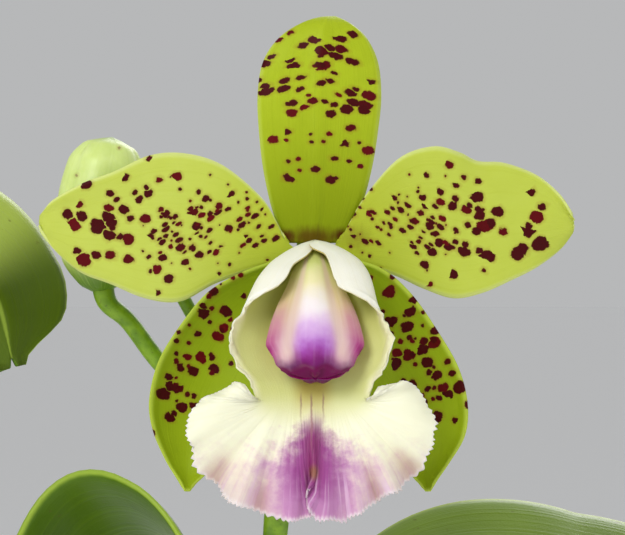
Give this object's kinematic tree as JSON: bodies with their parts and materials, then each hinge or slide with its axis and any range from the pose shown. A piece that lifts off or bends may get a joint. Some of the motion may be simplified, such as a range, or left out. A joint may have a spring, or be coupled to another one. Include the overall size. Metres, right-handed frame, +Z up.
{
  "type": "potted cattleya orchid",
  "caption": "Potted cattleya orchid: a spotted green bloom with a frilled lip, buds, leathery leaves on jointed canes, roots and bark in a plain clay pot.",
  "frame": {"origin": "centre of the pot's underside, on the surface that the pot stands on", "axes": "+Z up, -Y the way the open bloom faces, +X to the right of a viewer who faces the bloom"},
  "size_m": [0.3007, 0.1746, 0.3587],
  "materials": {
    "terracotta": "matte",
    "bark": "matte",
    "root": "matte",
    "cane": "satin",
    "leaf": "satin",
    "sheath": "matte",
    "stalk": "satin",
    "bud": "satin",
    "sepal": "satin",
    "petal": "satin",
    "lip": "matte",
    "column": "satin"
  },
  "bodies": {
    "root": {"pot": "terracotta", "bark_medium": "bark", "rhizome_roots": "root", "pseudobulb_oldest": "cane", "pseudobulb_back": "cane", "pseudobulb_left": "cane", "pseudobulb_leading": "cane", "young_shoot": "cane", "leaf_leading_left": "leaf", "leaf_leading_right": "leaf", "leaf_left_inner": "leaf", "leaf_left_outer": "leaf", "leaf_back_right": "leaf", "leaf_back_left": "leaf", "leaf_oldest": "leaf", "floral_sheath": "sheath", "flower_stalk": "stalk", "bud_large": "bud", "bud_small": "bud", "dorsal_sepal": "sepal", "petal_left": "petal", "petal_right": "petal", "lateral_sepal_left": "sepal", "lateral_sepal_right": "sepal", "lip": "lip", "column": "column", "anther_cap": "column"}
  },
  "joints": []
}
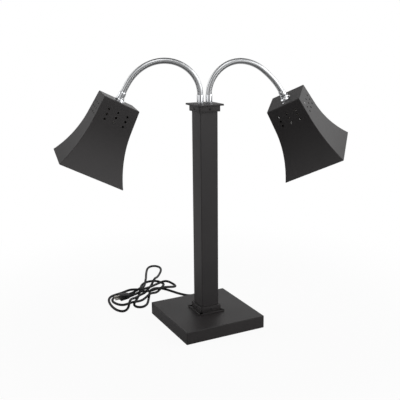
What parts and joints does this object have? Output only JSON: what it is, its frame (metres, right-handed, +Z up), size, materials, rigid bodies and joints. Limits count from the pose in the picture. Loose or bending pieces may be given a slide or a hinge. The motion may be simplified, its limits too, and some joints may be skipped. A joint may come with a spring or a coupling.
{
  "type": "food heat lamp",
  "caption": "Counter-top food heat lamp with square flared shades on bending necks, carried by a square post on a weighted square base.",
  "frame": {"origin": "middle of the base on the surface that it stands on", "axes": "+Z up the post, +X along the line of the two necks to the right head, -Y towards the front"},
  "size_m": [0.8341, 0.6807, 0.7449],
  "materials": {
    "black_paint": "satin black powder coat",
    "shade_paint": "satin black powder coat",
    "post_paint": "satin black powder coat",
    "zinc_sheet": "zinc-plated sheet",
    "zinc_screw": "zinc-plated",
    "bright_screw": "bright plated",
    "dark_screw": "black oxide",
    "raw_steel": "dull grey",
    "chrome": "polished",
    "neck_chrome": "polished, fine ribs",
    "nickel": "nickel-plated",
    "brass": "satin",
    "porcelain": "glazed",
    "bulb_glass": "frosted reflector glass",
    "filament": "bare wire on a glass stem",
    "switch_plastic": "fine matt",
    "rocker_plastic": "gloss",
    "terminal_plastic": "matt",
    "lead_sheath": "matt",
    "gland_rubber": "matt",
    "black_rubber": "matt",
    "cord_sheath": "soft satin",
    "plug_plastic": "moulded, satin"
  },
  "bodies": {
    "stand": {"base_shell": "black_paint", "bottom_plate": "zinc_sheet", "bottom_screws": "zinc_screw", "rubber_mat": "black_rubber", "ballast_plate": "raw_steel", "ballast_screws": "zinc_screw", "post": "post_paint", "foot_collar": "black_paint", "foot_flange_screws": "zinc_screw", "foot_collar_screws": "dark_screw", "top_cap": "black_paint", "top_cap_screws": "dark_screw", "neck_lock_nuts": "nickel", "switch_housing": "switch_plastic", "terminal_block": "terminal_plastic", "inner_leads": "lead_sheath", "cord_gland": "gland_rubber", "power_cord": "cord_sheath", "plug_body": "plug_plastic", "plug_pins": "nickel", "left_lower_ferrule": "chrome", "right_lower_ferrule": "chrome"},
    "left_length_1": {"left_neck_1": "neck_chrome"},
    "left_length_2": {"left_neck_2": "neck_chrome"},
    "left_length_3": {"left_neck_3": "neck_chrome"},
    "left_length_4": {"left_neck_4": "neck_chrome"},
    "left_length_5": {"left_neck_5": "neck_chrome"},
    "left_length_6": {"left_neck_6": "neck_chrome", "left_upper_ferrule": "chrome", "left_head_lock_nut": "nickel"},
    "left_head": {"left_head_collar": "chrome", "left_shade": "shade_paint", "left_shade_screws": "bright_screw", "left_holder_bracket": "zinc_sheet", "left_lamp_holder": "porcelain", "left_holder_shell": "brass", "left_centre_contact": "brass", "left_bulb_glass": "bulb_glass", "left_bulb_cap": "nickel", "left_filament": "filament"},
    "right_length_1": {"right_neck_1": "neck_chrome"},
    "right_length_2": {"right_neck_2": "neck_chrome"},
    "right_length_3": {"right_neck_3": "neck_chrome"},
    "right_length_4": {"right_neck_4": "neck_chrome"},
    "right_length_5": {"right_neck_5": "neck_chrome"},
    "right_length_6": {"right_neck_6": "neck_chrome", "right_upper_ferrule": "chrome", "right_head_lock_nut": "nickel"},
    "right_head": {"right_head_collar": "chrome", "right_shade": "shade_paint", "right_shade_screws": "bright_screw", "right_holder_bracket": "zinc_sheet", "right_lamp_holder": "porcelain", "right_holder_shell": "brass", "right_centre_contact": "brass", "right_bulb_glass": "bulb_glass", "right_bulb_cap": "nickel", "right_filament": "filament"},
    "rocker": {"switch_rocker": "rocker_plastic"}
  },
  "joints": [
    {"name": "left_swing", "type": "hinge", "parent": "stand", "child": "left_length_1", "pos_m": [-0.013, 0, 0.648], "axis": [0, 0, 1], "range_deg": [-40, 40]},
    {"name": "left_bend_1", "type": "hinge", "parent": "left_length_1", "child": "left_length_2", "pos_m": [-0.01748, 0.0014, 0.67608], "axis": [-0.299, -0.9542, 0], "range_deg": [-12, 5]},
    {"name": "left_bend_2", "type": "hinge", "parent": "left_length_2", "child": "left_length_3", "pos_m": [-0.05014, 0.01164, 0.72067], "axis": [-0.299, -0.9542, 0], "range_deg": [-12, 5]},
    {"name": "left_bend_3", "type": "hinge", "parent": "left_length_3", "child": "left_length_4", "pos_m": [-0.10148, 0.02773, 0.73764], "axis": [-0.299, -0.9542, 0], "range_deg": [-12, 5]},
    {"name": "left_bend_4", "type": "hinge", "parent": "left_length_4", "child": "left_length_5", "pos_m": [-0.15368, 0.04409, 0.72349], "axis": [-0.299, -0.9542, 0], "range_deg": [-12, 5]},
    {"name": "left_bend_5", "type": "hinge", "parent": "left_length_5", "child": "left_length_6", "pos_m": [-0.19273, 0.05632, 0.68431], "axis": [-0.299, -0.9542, 0], "range_deg": [-12, 5]},
    {"name": "left_head_turn", "type": "hinge", "parent": "left_length_6", "child": "left_head", "pos_m": [-0.21753, 0.0641, 0.63633], "axis": [0.4332, -0.1358, 0.891], "range_deg": [-90, 90]},
    {"name": "right_swing", "type": "hinge", "parent": "stand", "child": "right_length_1", "pos_m": [0.013, 0, 0.648], "axis": [0, 0, 1], "range_deg": [-40, 40]},
    {"name": "right_bend_1", "type": "hinge", "parent": "right_length_1", "child": "right_length_2", "pos_m": [0.01821, -0.00098, 0.67593], "axis": [0.1857, 0.9826, 0], "range_deg": [-12, 5]},
    {"name": "right_bend_2", "type": "hinge", "parent": "right_length_2", "child": "right_length_3", "pos_m": [0.05338, -0.00763, 0.71935], "axis": [0.1857, 0.9826, 0], "range_deg": [-12, 5]},
    {"name": "right_bend_3", "type": "hinge", "parent": "right_length_3", "child": "right_length_4", "pos_m": [0.10706, -0.01777, 0.73221], "axis": [0.1857, 0.9826, 0], "range_deg": [-12, 5]},
    {"name": "right_bend_4", "type": "hinge", "parent": "right_length_4", "child": "right_length_5", "pos_m": [0.15894, -0.02757, 0.71195], "axis": [0.1857, 0.9826, 0], "range_deg": [-12, 5]},
    {"name": "right_bend_5", "type": "hinge", "parent": "right_length_5", "child": "right_length_6", "pos_m": [0.19994, -0.03532, 0.67303], "axis": [0.1857, 0.9826, 0], "range_deg": [-12, 5]},
    {"name": "right_head_turn", "type": "hinge", "parent": "right_length_6", "child": "right_head", "pos_m": [0.2294, -0.04089, 0.62749], "axis": [-0.5061, 0.0956, 0.8572], "range_deg": [-90, 90]},
    {"name": "switch_rock", "type": "hinge", "parent": "stand", "child": "rocker", "pos_m": [-0.06, 0.12, 0.01975], "axis": [0, 0, 1], "range_deg": [0, 16]}
  ]
}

---

- [Request]:
Search the lines for the string "joints" and copy every line that has it.

- [Solution for this problem]:
  "joints": []
What parts and joints does this object have? Output only JSON: what it is, its frame (metres, right-handed, +Z up), size, materials, rigid bodies and joints. Limits count from the pose in the picture. Loose or bending pieces may be given a slide or a hinge. The motion may be simplified, its limits too, and some joints may be skipped. A joint may come with a spring or a coupling.
  "joints": [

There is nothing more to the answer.